Business

Four Ways to Make Marketing Part of Your 2021 Comeback Story

With tight budgets and a challenging road back to in-person events, it may be tempting to rein in your marketing spend. But reminding people why your association is vital can lead the way to a robust return, as well as supporting members as they navigate their own unfamiliar territory.

By Melissa Bouma

If 2020 left your organization hurting due to lost business and revenue opportunities, know that you’re not alone. Many other associations are facing the same challenges. But the new calendar year, while it doesn’t end the pandemic, offers an opportunity to reset and fully embrace the new normal. And how you react to that new normal can help set the stage for your comeback story.

With strained budgets, it can be natural to look toward austerity measures and other forms of cost-cutting, but these have their limits, especially from a long-term perspective. To turn the tide, ultimately, your association needs to invest, but that investment should be thoughtful and evaluated for performance early and often.

A great place to invest is in your brand’s identity and differentiator. It’s one of the best things that you can do to reverse your fortunes. The Corporate Horizon Index, a 2017 McKinsey study of for-profit companies, found that organizations willing to invest in their long-term fortunes tended to grow 47 percent more, and with less volatility than organizations that were more focused on the short term.

And marketing is a great vehicle for reinforcing the importance of your association at a time when members may be reevaluating their reasons to renew their dues. It’s the industry-specific relevance that your organization provides that can help members overcome 2020 difficulties. The question is how to strategically invest those marketing dollars when your budget may already be stretched thin. Here are four ways to do this:

Focus on recruiting new members with a new acquisition campaign. Three of the biggest reasons people join associations are for networking, education, and recognition. Yet these benefits may have lost their luster in 2020—a year where meetings, the primary conduit for such exchanges, came to a standstill. Start off 2021 strong by leveraging an ad campaign or direct marketing (more on that, next) to reinforce your organization’s value in these key areas and promote what makes being part of your association so valuable—and help to offset any member drop-off seen in 2020.
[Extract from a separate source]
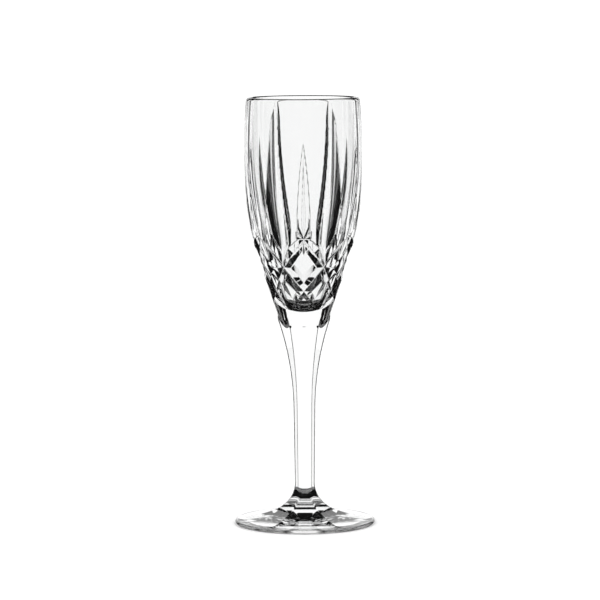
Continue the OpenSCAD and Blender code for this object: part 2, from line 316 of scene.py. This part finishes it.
# %% Ring surfaces
class Skin:
    """Collects rings of points with normals, and joins them into one closed surface"""

    def __init__(self):
        self.points, self.normals, self.faces, self.fused, self.count = [], [], [], [], 0

    def ring(self, angle, radius, height, normal=None, lean=None):
        radius, height = radius + 0 * angle, height + 0 * angle
        if normal is None:
            out = [np.cos(angle) * lean[0], np.sin(angle) * lean[0], lean[1] + 0 * angle]
            normal = np.stack(out, -1)
        self.points.append(np.stack([radius * np.cos(angle), radius * np.sin(angle), height], -1))
        self.normals.append(normal)
        start, self.count = self.count, self.count + len(angle)
        return np.arange(start, self.count)

    def tip(self, height, lean):
        self.points.append(np.array([[0, 0, height]]))
        self.normals.append(np.array([[0, 0, lean]]))
        self.count += 1
        return self.count - 1

    def band(self, low, high):
        """Joins two rings; the second may have a third of the first one's points"""
        if len(low) == len(high):
            self.faces += np.stack([low, np.roll(low, -1), np.roll(high, -1), high], -1).tolist()
            return
        for i in range(len(high)):
            a, b, c, d = low[3 * i], low[3 * i + 1], low[3 * i + 2], low[(3 * i + 3) % len(low)]
            near, far = high[i], high[(i + 1) % len(high)]
            self.faces += [[a, b, near], [b, c, far, near], [c, d, far]]

    def fan(self, ring, tip, fused=False):
        if fused:
            self.fused += range(len(self.faces), len(self.faces) + len(ring))
        self.faces += np.stack([ring, np.roll(ring, -1), np.full(len(ring), tip)], -1).tolist()

    def stack(self, shape, angles, heights):
        """Rings of a shape at the given heights, joined; returns the first ring and the last"""
        angle, height = np.meshgrid(angles, heights)
        radius, normal = shape(angle, height), ring_normals(shape, angle, height)
        rings = [self.ring(angles, radius[i], heights[i], normal[i]) for i in range(len(heights))]
        for low, high in zip(rings, rings[1:]):
            self.band(low, high)
        return rings[0], rings[-1]

    def trace(self, last, angles, outline):
        """A ring for each radius, height and lean, joined on from the last ring"""
        for radius, height, lean in outline:
            ring = self.ring(angles, radius, height, lean=lean)
            self.band(last, ring)
            last = ring
        return last

    def piece(self, name, node, slot_name, materials, downward=False):
        """Makes the mesh; a skin that was built from the top down has its faces turned over"""
        points, normals = np.concatenate(self.points) * MM, np.concatenate(self.normals)
        if downward:
            self.faces = [face[::-1] for face in self.faces]
        mesh = bpy.data.meshes.new(name)
        mesh.from_pydata(points.tolist(), [], self.faces)
        mesh.polygons.foreach_set("use_smooth", [True] * len(self.faces))
        for material in materials:
            mesh.materials.append(material)
        index = np.zeros(len(self.faces), dtype=np.int32)
        index[self.fused] = 1
        mesh.polygons.foreach_set("material_index", index)
        mesh.update()
        mesh.normals_split_custom_set_from_vertices(normals.tolist())
        piece = bpy.data.objects.new(name, mesh)
        bpy.context.scene.collection.objects.link(piece)
        piece.visible_shadow = False
        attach(piece, "root")
        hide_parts(node)
        print(name, len(points), "points,", sum(len(face) - 2 for face in self.faces), "triangles")


# %% [markdown]
# ## Node maths as plain expressions
# A finish is easier to read as a formula than as a list of nodes. Wrap holds one socket, and the usual
# operators on it add the matching Math node. Any other node comes from the node method.

# %% Expressions for nodes
class Wrap:
    def __init__(self, tree, socket):
        self.tree, self.socket = tree, socket

    def node(self, kind, settings=None, out=0, **inputs):
        """Adds a node: its settings first, then values or links by socket name, or by number as _0"""
        made = self.tree.nodes.new(kind)
        for key, value in (settings or {}).items():
            setattr(made, key, value)
        for key, value in inputs.items():
            target = made.inputs[int(key[1:]) if key[0] == "_" else key.replace("_", " ")]
            if isinstance(value, Wrap):
                self.tree.links.new(value.socket, target)
            else:
                target.default_value = value
        return Wrap(self.tree, made.outputs[out])

    def maths(self, how, a, b):
        return self.node("ShaderNodeMath", {"operation": how}, _0=a, _1=b)

    def __add__(self, other): return self.maths("ADD", self, other)
    def __radd__(self, other): return self.maths("ADD", other, self)
    def __mul__(self, other): return self.maths("MULTIPLY", self, other)
    def __rmul__(self, other): return self.maths("MULTIPLY", other, self)
    def __pow__(self, other): return self.maths("POWER", self, other)
    def __rpow__(self, other): return self.maths("POWER", other, self)

    def into(self, target):
        """Links the result to a socket of the shader"""
        self.tree.links.new(self.socket, target)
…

Employ free or low-cost marketing efforts to retain existing members. A member retention campaign doesn’t need to be an expensive endeavor. Use email or retargeting to remind existing members of your value, or even introduce new initiatives or services they may not have known about. Consider adding a new member recognition award program into the mix, and explore other ways to amp up virtual member recognition until meetings return full force.

Target this messaging with performance marketing. This approach, which represents a combination of brand marketing, paid search, and social media advertising, helps marketers target very specific audiences. (It even has its own association, in case you were curious.) One of the benefits of this strategy—and part of the reason it’s growing in prominence—is that it’s rooted in results by design. That means there is a direct correlation between money spent and the people who are being brought into your association. And ultimately, money spent to bring in new members and to engage existing ones is critical at this time, as they will provide the basis for any future organizational efforts.

Be ready for meetings to return. So maybe this year won’t be when in-person meetings make their big comeback. But that moment will come eventually. Consider directing some of your funding into long-term event marketing, so that when attendees are ready to come back in force (in the back half of 2021 or beyond), your association is ready.

The challenge, of course, is that the pressure to return in a big way is high for every organization that found itself sitting out most of 2020, or drastically shifting its strategy into virtual realms. And that means everyone wants a comeback story.

This is going to be like a thoroughbred race. Whoever gets out of the gate first is probably going to win the race.

Don’t miss the opportunity to make your next steps count.


Melissa Bouma, president of Manifest, has more than 15 years of experience building insight-driven branding and content strategy, with a client base representing large companies, major universities, and prominent associations.